Given the relatively small capacity of sailing ships, it is expensive and labour-intensive to ship cargo this way. But despite these limitations, support for sail cargo initiatives is growing. A consortium of small North Sea ports, for example, will “create sail cargo hubs in small ports and harbours, giving local businesses direct access to ethically transported goods”.
These initiatives signal the revival of sail cargo with an explicit environmental agenda, although this effort is dwarfed by the scale of the global shipping industry. But while they don’t stack up in logistical terms, these voyages can help us see the possibilities for a world without fossil fuels. Sail cargo aims to rethink not only the means of propulsion for cargo vessels, but the entire scale, economy and ethics of cargo transport.

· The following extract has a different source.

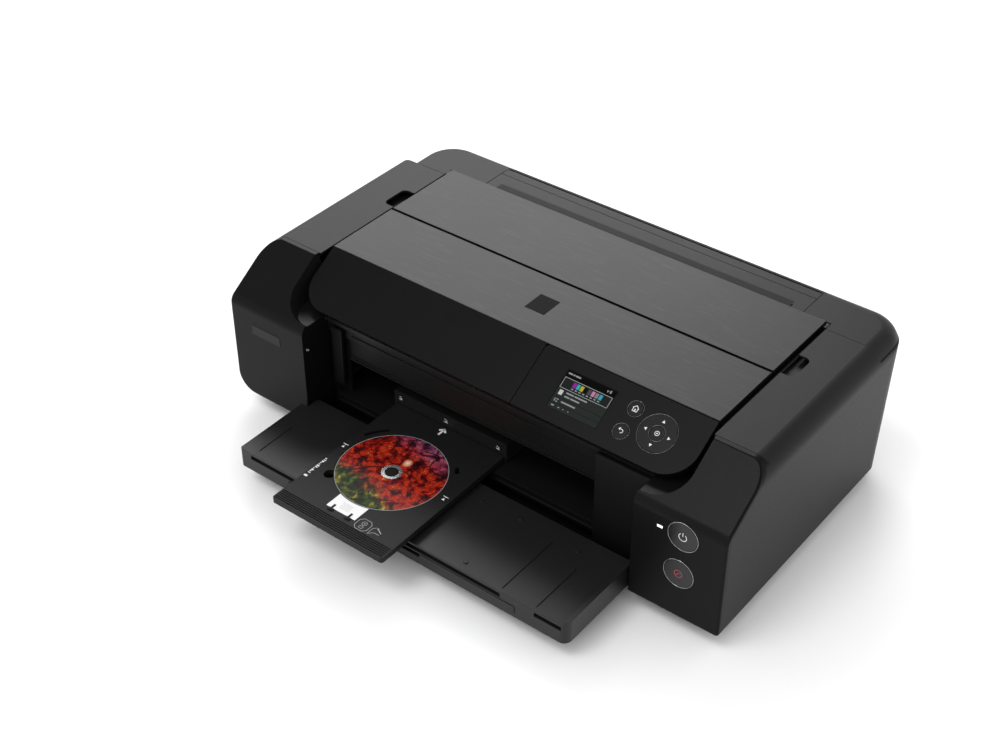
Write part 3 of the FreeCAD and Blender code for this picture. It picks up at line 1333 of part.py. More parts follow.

Traditional sailing vessels like Avontuur will not be able to compete with conventional cargo vessels on speed, scale or cost. But they help us focus on the underlying issue. We ship too much, too often and too far. The scale of shipping is unsustainable. That is why we need a change of mindset as much as a change of technology.
Sail cargo initiatives raise awareness about the devastating environmental effects of conventional cargo shipping. And they do so by showing that an alternative is possible. Indeed, it has been around for thousands of years.